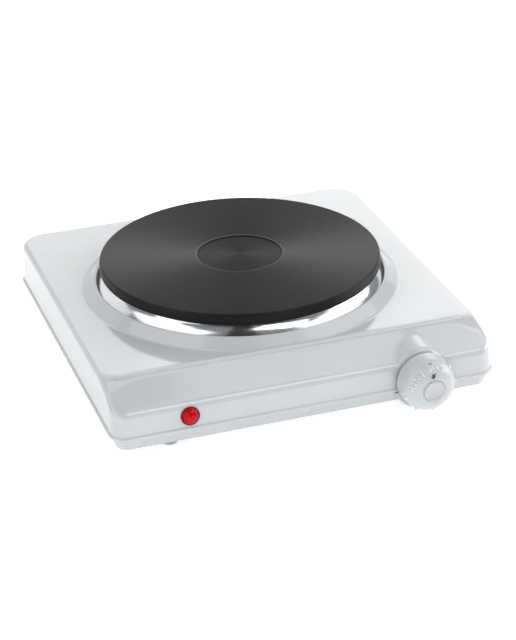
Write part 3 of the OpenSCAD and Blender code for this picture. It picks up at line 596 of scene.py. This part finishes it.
def top_rows(inner, foot):
    """Rings from the collar's foot to the rounded edge, closer together across the crease."""
    run = foot[:, 1] - inner[:, 1]
    safe_run = np.where(np.abs(run) < 1e-6, 1, run)
    crossing = np.where(inner[:, 1] < CREASE_Y, (CREASE_Y - inner[:, 1]) / safe_run, 0)
    crossing = np.clip(crossing, 0.16, 0.93)
    half = np.clip(1.0 * MM / np.maximum(np.abs(run), 1e-6), 0.012, 0.05)
    shares = np.concatenate([
        [1 - (1 - (crossing + half)) * k / 6 for k in range(1, 6)],
        [crossing + half * (1 - k / 3) for k in range(0, 7)],
        [(crossing - half) * (1 - k / 24) for k in range(1, 24)],
    ])
    rows = []
    for share in shares:
        xy = inner + (foot - inner) * share[:, None]
        rows.append(np.column_stack([xy, top_height(xy[:, 0], xy[:, 1])]))
    return rows


def wall_rows(inner, out, inset):
    """Rings over the rounded edge and down the wall to the lip, found by rays from inside."""
    deep = top_height(inner[:, 0], inner[:, 1]) - inset
    anchor = np.column_stack([inner, deep])
    rows = []
    for angle in (90, 72, 65, 60, 55, 50, 45, 40, 35, 30, 25, 18, 0):
        a = math.radians(angle)
        direction = np.column_stack([out * math.cos(a), np.full(len(out), math.sin(a))])
        rows.append(cast(anchor, direction))
    low = LIP_Z + LIP_H
    for k in range(1, 7):
        anchor[:, 2] = deep + (low - deep) * k / 6
        rows.append(cast(anchor, np.column_stack([out, np.zeros(len(out))])))
    return rows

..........

• What to produce: Output the full listing without altering anything.

• Solution for this exercise:
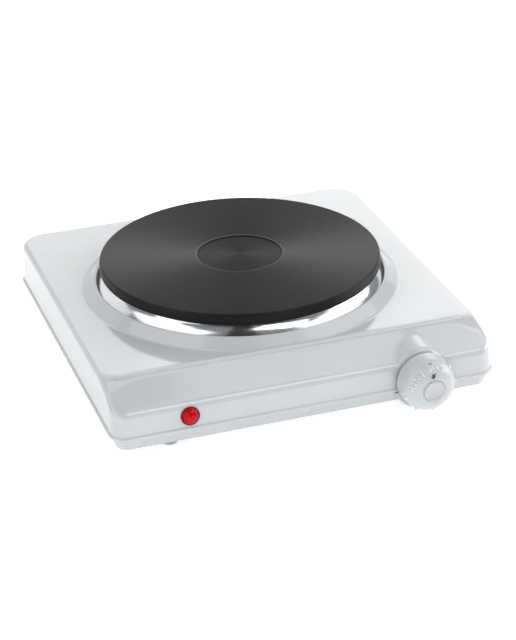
Write part 3 of the OpenSCAD and Blender code for this picture. It picks up at line 596 of scene.py. This part finishes it.
def top_rows(inner, foot):
    """Rings from the collar's foot to the rounded edge, closer together across the crease."""
    run = foot[:, 1] - inner[:, 1]
    safe_run = np.where(np.abs(run) < 1e-6, 1, run)
    crossing = np.where(inner[:, 1] < CREASE_Y, (CREASE_Y - inner[:, 1]) / safe_run, 0)
    crossing = np.clip(crossing, 0.16, 0.93)
    half = np.clip(1.0 * MM / np.maximum(np.abs(run), 1e-6), 0.012, 0.05)
    shares = np.concatenate([
        [1 - (1 - (crossing + half)) * k / 6 for k in range(1, 6)],
        [crossing + half * (1 - k / 3) for k in range(0, 7)],
        [(crossing - half) * (1 - k / 24) for k in range(1, 24)],
    ])
    rows = []
    for share in shares:
        xy = inner + (foot - inner) * share[:, None]
        rows.append(np.column_stack([xy, top_height(xy[:, 0], xy[:, 1])]))
    return rows


def wall_rows(inner, out, inset):
    """Rings over the rounded edge and down the wall to the lip, found by rays from inside."""
    deep = top_height(inner[:, 0], inner[:, 1]) - inset
    anchor = np.column_stack([inner, deep])
    rows = []
    for angle in (90, 72, 65, 60, 55, 50, 45, 40, 35, 30, 25, 18, 0):
        a = math.radians(angle)
        direction = np.column_stack([out * math.cos(a), np.full(len(out), math.sin(a))])
        rows.append(cast(anchor, direction))
    low = LIP_Z + LIP_H
    for k in range(1, 7):
        anchor[:, 2] = deep + (low - deep) * k / 6
        rows.append(cast(anchor, np.column_stack([out, np.zeros(len(out))])))
    return rows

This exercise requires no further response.